Glücklicherweise enthält das Buch auch positive Beispiele. Da ist Mareike, die den Krebs besiegt, und da ist Jana, die sich als 17-Jährige ernsthaft mit Suizid-Gedanken trug. Ihr half Marie-Luises Buch von den „Eingesperrten Gefühlen“. Es entstand eine Art Vorbildwirkung, die das Mädchen erkennen ließ, wie schwer es andere Menschen zuweilen haben, wie es für Tausende politische Inhaftierte in der DDR war. Jana begleitete Marie-Luise zur Buchmesse nach Leipzig, wo sie völlig neue Eindrücke sammelte und andere Menschen kennenlernte. Es entstand eine Freundschaft auf Augenhöhe, und endlich findet Jana einen eigenen, soliden Weg ins Leben.

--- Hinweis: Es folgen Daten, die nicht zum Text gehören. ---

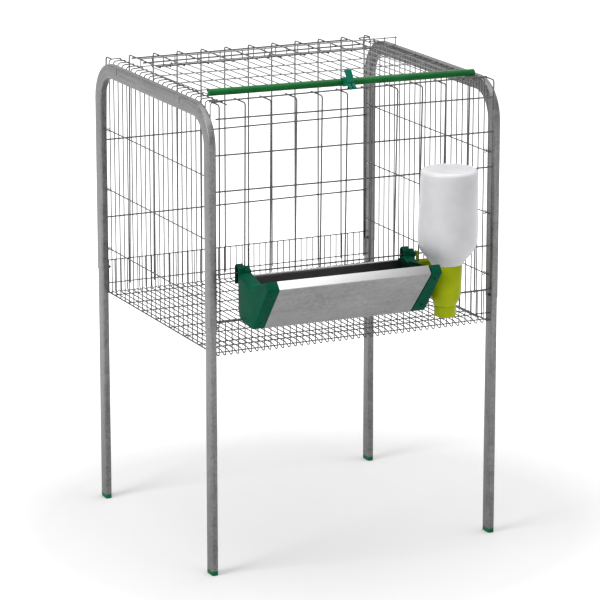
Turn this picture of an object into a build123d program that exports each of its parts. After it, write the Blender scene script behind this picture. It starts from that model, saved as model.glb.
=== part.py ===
from build123d import *
from math import pi, sqrt
import os

# Poultry fattening cage on four tall legs, with a hinged roof lid, feed trough and bottle drinker.
# Millimetres, +Z up, +X to the right along the front, -Y to the front, floor at Z = 0.
# The origin is on the floor under the middle of the whole outline, trough included.

# Overall sizes
cage_width = 580.0
cage_depth = 528.0
frame_height = 860.0
floor_height = 420.0
seat_gap = 0.3

# Frame tubes and legs
leg_x = 12.0
leg_y = 25.0
leg_wall = 1.0
frame_wall = 0.8
plug_gap = 0.05
bend_radius = 75.0
joint_height = 455.0
plug_depth = 40.0
cap_flange = 3.0
cap_plug = 14.0
cap_wall = 1.5
cap_gap = 0.15

# Wire
bar_diameter = 2.6
mesh_diameter = 2.1
bend_cut = 4.5

# Front and rear grilles
bar_pitch = 50.0
grille_inset = 6.0
front_wire_heights = (707.0, 772.0, 835.0)
hook_wire_height = 558.0
front_foot_height = 470.0
front_flange = 60.0
top_wire_inset = 31.0
rear_wire_heights = (553.0, 630.0, 703.0, 778.0)
rear_strip = 152.0
rear_strip_wires = (30.0, 84.0)
roof_rise = 2.0

# Side panels
side_pitch = 42.0
side_wire_heights = (497.0, 612.0, 727.0)
side_flange = 24.0

# Floor
floor_pitch = 38.1
floor_cross_pitch = 78.0
floor_bend_cut = 2.5
apron_height = 50.0

# Lid
lid_side_gap = 25.0
lid_pitch = 25.0
lid_cross_pitch = 84.0
lid_lip = 19.0
lip_bend = 1.5
lid_bend_cut = 1.2
hinge_gap = 6.0
rail_diameter = 13.0
rail_wall = 1.8
rail_inset = 60.0
ring_wire = 2.0
ring_count = 3
ring_spacing = 200.0
ring_slack = 0.35

# Latch clip
clip_width = 14.0
clip_wall = 2.6
clip_tab_rise = 26.0
clip_tab_setback = 49.0
clip_plate = 4.0
clip_finger_radius = 5.2
clip_foot_gap = 0.4
clip_slot = 2.0
clip_web_place = 0.4
clip_wire_slack = 0.8
clip_mouth_angle = 80.0
clip_mouth_lead = 1.0

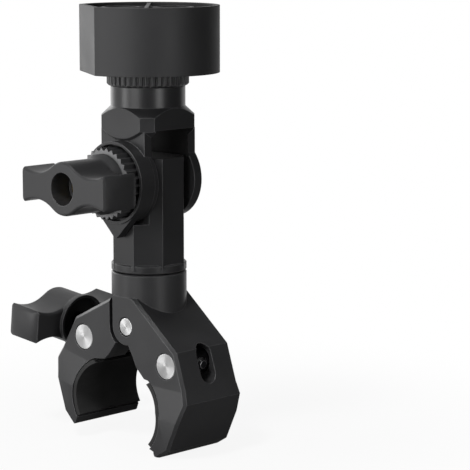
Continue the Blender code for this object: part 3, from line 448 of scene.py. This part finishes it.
# The jaws' coat on the post and the clevis head, in darker shades as painted shade. The round neck was turned
# before coating and so shines more, and the inside of the fork is painted flat black as shadow.
COATED_HEAD = BandedFinish(
    "coated_turned_aluminium", "#262627", "#2c2c2d", "#646465", (0.34, 0.42), patch_mm=22, grain_mm=1.1,
    grain_depth_mm=0.012, edge_mm=0.4, edge_wear_and_highlight=0.7, specular=0.3, band_z=0.1138, band_roughness=0.32,
    fork_half=0.0096, fork_z=(0.0961, 0.107))

# Injection-moulded glass-filled nylon: near black with soft satin patches and the mould's fine spark texture.
# The real texture is about 0.2 mm wide, drawn at 0.9 mm so that it shows.
MOULDED_NYLON = Finish(
    "moulded_glass_nylon", "#2b2b2c", "#313132", "#606061", (0.40, 0.52), patch_mm=14, grain_mm=0.9,
    grain_depth_mm=0.010, edge_mm=0.5, edge_wear_and_highlight=0.6, specular=0.3)

# Moulded ABS: charcoal, with a duller and more even surface than the knobs' nylon.
MOULDED_ABS = Finish(
    "moulded_matt_abs", "#282829", "#2e2e2f", "#525253", (0.50, 0.58), patch_mm=20, grain_mm=0.9,
    grain_depth_mm=0.010, edge_mm=0.4, edge_wear_and_highlight=0.35, specular=0.28)

# The drum's nylon: the faces along its axis, the ends of its teeth, are painted pale as highlight.
NYLON_WITH_PAINTED_ENDS = PaintedEndsFinish(
    "glass_nylon_with_painted_ends", "#2a2a2b", "#323233", "#646465", (0.36, 0.46), patch_mm=14, grain_mm=0.9,
    grain_depth_mm=0.010, edge_mm=0.3, edge_wear_and_highlight=0.5, specular=0.4, ends="#6c6c6d")

# Moulded EPDM rubber: flat black with a dusty bloom and a dull, soft grain.
PAD_RUBBER = Finish(
    "moulded_pad_rubber", "#2c2c2c", "#343434", "#3c3c3c", (0.66, 0.80), patch_mm=9, grain_mm=0.8,
    grain_depth_mm=0.02, edge_mm=0.25, edge_wear_and_highlight=0.3, specular=0.15)

# Black-oxide steel: dark blue-grey metal with a soft sheen, and near-white rims and thread crests that are
# partly wear and partly painted highlight.
BLACK_OXIDE_STEEL = Finish(
    "black_oxide_steel", "#2b2b2e", "#3a3a3d", "#f0f0f0", (0.28, 0.40), patch_mm=5, grain_mm=0.7,
    grain_depth_mm=0.006, edge_mm=0.35, edge_wear_and_highlight=1.0, metallic=1.0)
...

Der „Blick hinter Mauern“ enthält weit mehr solcher Beispiele, er macht dem Leser und der Leserin Mut, und man muss dabei nicht die Definition der Resilienz kennen, um zu begreifen, was in dieser Fähigkeit steckt: die Kraft zum Aufstehen und über eben diese Mauern zu blicken. Es ist sowohl die Kraft, die in einem selbst wohnt, wie auch die Kraft der anderen Menschen, die für einen da sind. In der Haft kämpfte jeder und jede für sich allein. Marie-Luise Knopp und viele andere ehemalige Häftlinge haben erfahren, dass seitens der Wachen und Vernehmer eher nach dem Ausgestoßenen getreten wurde, als dass man ihm half, indem man nach seinen Sorgen und Problemen fragte. In unserer heutigen Gesellschaft wird dem Kranken Hilfe geboten. Darin besteht eine wesentliche Quintessenz dieses Buches: Hilfe suchen, Hilfe annehmen.
Ein Wort noch zu diesem jungen Mann, dem Enkel von Marie-Luise Knopp. Wir, die – nicht nur bildlich gesprochen – aussterbende Generation wären dankbar, wenn es weitere Calvins geben würde. Sie müssen nicht immer verwandtschaftliche Bindungen haben, sie sollen lediglich aufgeschlossen und neugierig sein. Ihnen stehen die Gedenkstättentüren offen, die Akten sind für sie lesbar, und wenn sie auf uns zukommen, öffnen wir ihnen unsere Erinnerungen und unsere Herzen. Dass das so ist und dass sie das wahrnehmen können, war vor Jahrzehnten eines der Anliegen, für die wir durch die Haft zu büßen hatten. Und was Marie-Luise Knopp betrifft, wird es vermutlich nicht lange dauern, bis wir an dieser Stelle ein weiteres Buch, dann vielleicht mit Unterstützung beider Enkel herausgegeben, vorstellen dürfen. Tom Haltern
Marie-Luise Knopp: Ein Blick hinter Mauern. Kraft aus Krisen schöpfen.